Begin with the first line of the listing and quote every line through the one containing "return coloured(finish, finish.blend(laps"; give only those lines.

[BEGIN Provided material]

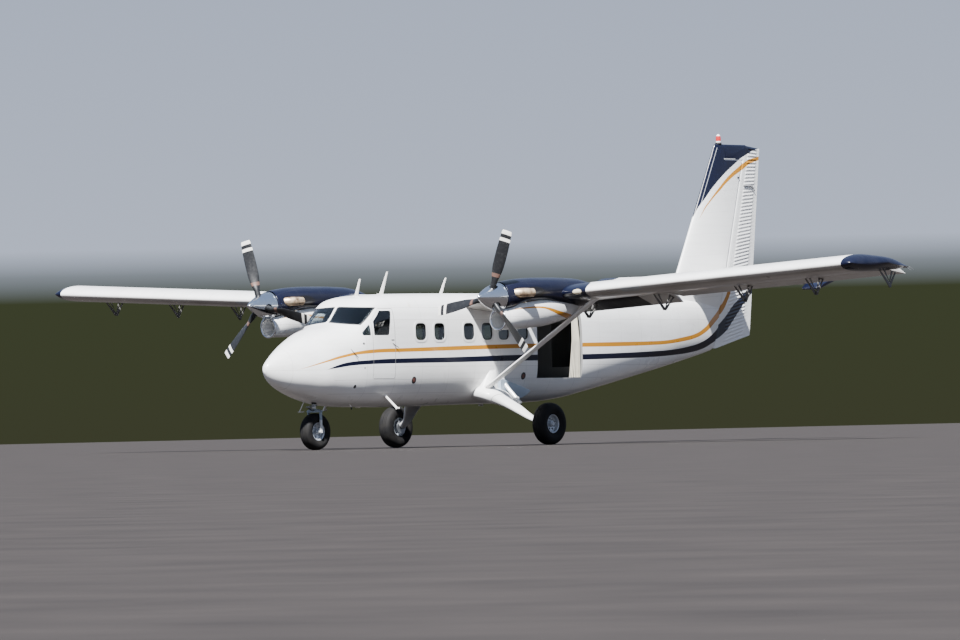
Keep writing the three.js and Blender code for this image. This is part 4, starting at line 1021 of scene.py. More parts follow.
def surface_paint(name, first, last, rest, black=None):
    """White above, brown painted shade below, and black paint below between two places along the span."""
    finish = sheet_finish(name)
    x, y, z = finish.place()
    out = abs(x)
    hinge, trail, outer = (drooped(Vector(p), first, last, rest)
                           for p in (wing_hinge(first), wing_point(first, 1, 0), wing_hinge(last)))
    outward, aftward = (outer.z - hinge.z) / (last - first), (trail.z - hinge.z) / (trail.y - hinge.y)
    chord = (out - first) * outward + (y - hinge.y) * aftward + hinge.z
    below = (z - chord).under(-0.001, 0.004)
    ribs = out.every(0.410, 0.12)
    laps = ribs.under(0.0025, 0.004)
    pressed(finish, laps, rivets_beside(ribs, y))
    # Brown painted shade, uneven in clouds, on the faces that look down.
    underside_shade = finish.noise(1.6, 5, 0.6, (1, 0.5, 1)) * 0.35 + 0.35
    colour = finish.blend(below * underside_shade, weathered(finish, WHITE), (0.24, 0.20, 0.165))
    if black:
        dark = below * out.between(*black, 0.006)
        colour = finish.blend(dark, colour, (0.004, 0.004, 0.005))
        finish.set("Coat Weight", dark * -0.3 + 0.3)
    return coloured(finish, finish.blend(laps * 0.5, colour, (0.28, 0.27, 0.26)))


# For each surface: its ends along the span, degrees down, the ends of its black part, and where its arms are.
surfaces = {"flap": (0.935, 4.430, 24, (2.000, 3.720), (1.270, 2.580, 4.410)),
            "aileron": (4.460, 9.640, 12, None, (6.320, 7.970, 9.631))}
for name, (first, last, rest, black, arm_places) in surfaces.items():
    panel = drooped(trailing_surface("panel", first, last), first, last, rest)
    panel_finish = surface_paint(f"{name}_paint", first, last, rest, black)
    port_and_starboard(panel, f"{name}_panel", panel_finish, "white_skin", name + "_{}", name + "_{}")
    arms = drooped(joined("arms", *[hinge_arm(x) for x in arm_places]), first, last, rest)
    # The arms take the hangers' dark painted shade.
    port_and_starboard(arms, f"{name}_arms", shaded_hanger_finish, "white_skin", name + "_{}")

# Wing struts
# A streamlined alloy strut runs from the top of the gear fairing to the wing, under the navy part beside
# the nacelle, with a cuff at each end.
strut_low, strut_high = Vector((0.930, at(5.340), 1.130)), Vector((3.650, at(5.370), 2.780))
STRUT_CHORD, STRUT_THICKNESS = 0.180, 0.062
along = (strut_high - strut_low).normalized()
aft = Vector((0, 1, 0))
across = along.cross(aft).normalized()


def strut_ring(share, swell=1.0):
    centre = strut_low.lerp(strut_high, share)
    ring = []
    for angle in around(48):
        c, s = math.cos(angle), math.sin(angle)
        ring.append(centre + aft * (0.5 * STRUT_CHORD * c * swell)
                    + across * (0.5 * STRUT_THICKNESS * s * swell * (1 - 0.18 * c)))
    return ring


strut = loft("strut", [strut_ring(t, 1 + 0.35 * max(0, 1 - t / 0.045) + 0.25 * max(0, (t - 0.95) / 0.05))
                       for t in [0, 0.015, 0.03, 0.045, 0.2, 0.5, 0.8, 0.94, 0.96, 0.98, 1.0]])
strut_finish = skin_paint("strut_paint", 5.0, (9.0,), stripes=False)
cut(strut, wing_form("wing_cut", 2.0, 5.0, WING_REAR + 0.001, SEAM), hull_tool(4.9, 5.8))
port_and_starboard(strut, "wing_strut_tube", strut_finish, "white_skin", nodes="wing_strut_{}")

# Antennas, crew steps and jack pads
# Three swept blade antennas stand on the roof, a tube step hangs below each crew door, and flat round pads
# under the belly take a jack. Beside them are the drain and the round ports in the sheet.
ANTENNA_ROOT = 2.850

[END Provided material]

### Output:
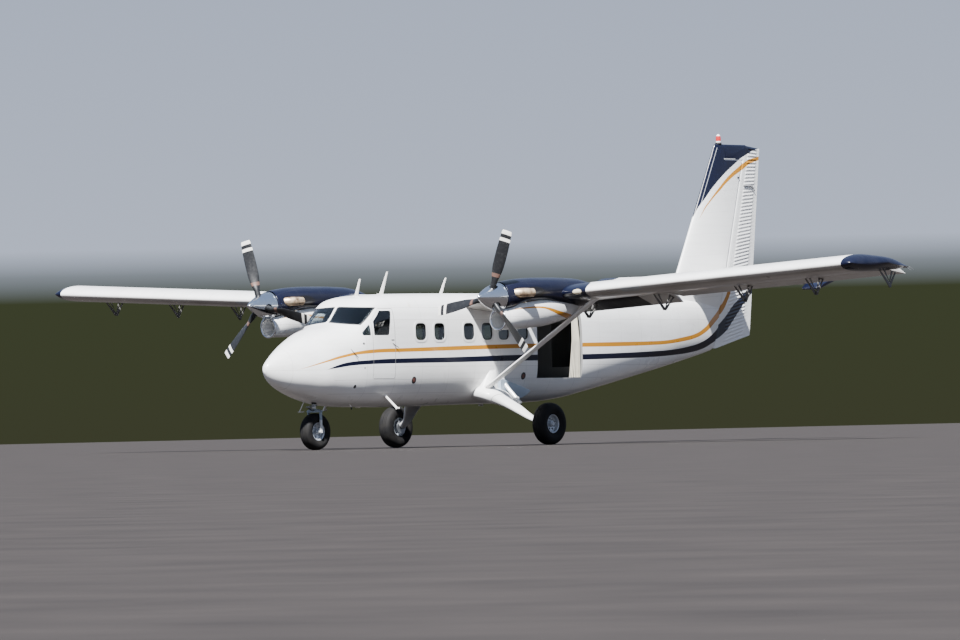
Keep writing the three.js and Blender code for this image. This is part 4, starting at line 1021 of scene.py. More parts follow.
def surface_paint(name, first, last, rest, black=None):
    """White above, brown painted shade below, and black paint below between two places along the span."""
    finish = sheet_finish(name)
    x, y, z = finish.place()
    out = abs(x)
    hinge, trail, outer = (drooped(Vector(p), first, last, rest)
                           for p in (wing_hinge(first), wing_point(first, 1, 0), wing_hinge(last)))
    outward, aftward = (outer.z - hinge.z) / (last - first), (trail.z - hinge.z) / (trail.y - hinge.y)
    chord = (out - first) * outward + (y - hinge.y) * aftward + hinge.z
    below = (z - chord).under(-0.001, 0.004)
    ribs = out.every(0.410, 0.12)
    laps = ribs.under(0.0025, 0.004)
    pressed(finish, laps, rivets_beside(ribs, y))
    # Brown painted shade, uneven in clouds, on the faces that look down.
    underside_shade = finish.noise(1.6, 5, 0.6, (1, 0.5, 1)) * 0.35 + 0.35
    colour = finish.blend(below * underside_shade, weathered(finish, WHITE), (0.24, 0.20, 0.165))
    if black:
        dark = below * out.between(*black, 0.006)
        colour = finish.blend(dark, colour, (0.004, 0.004, 0.005))
        finish.set("Coat Weight", dark * -0.3 + 0.3)
    return coloured(finish, finish.blend(laps * 0.5, colour, (0.28, 0.27, 0.26)))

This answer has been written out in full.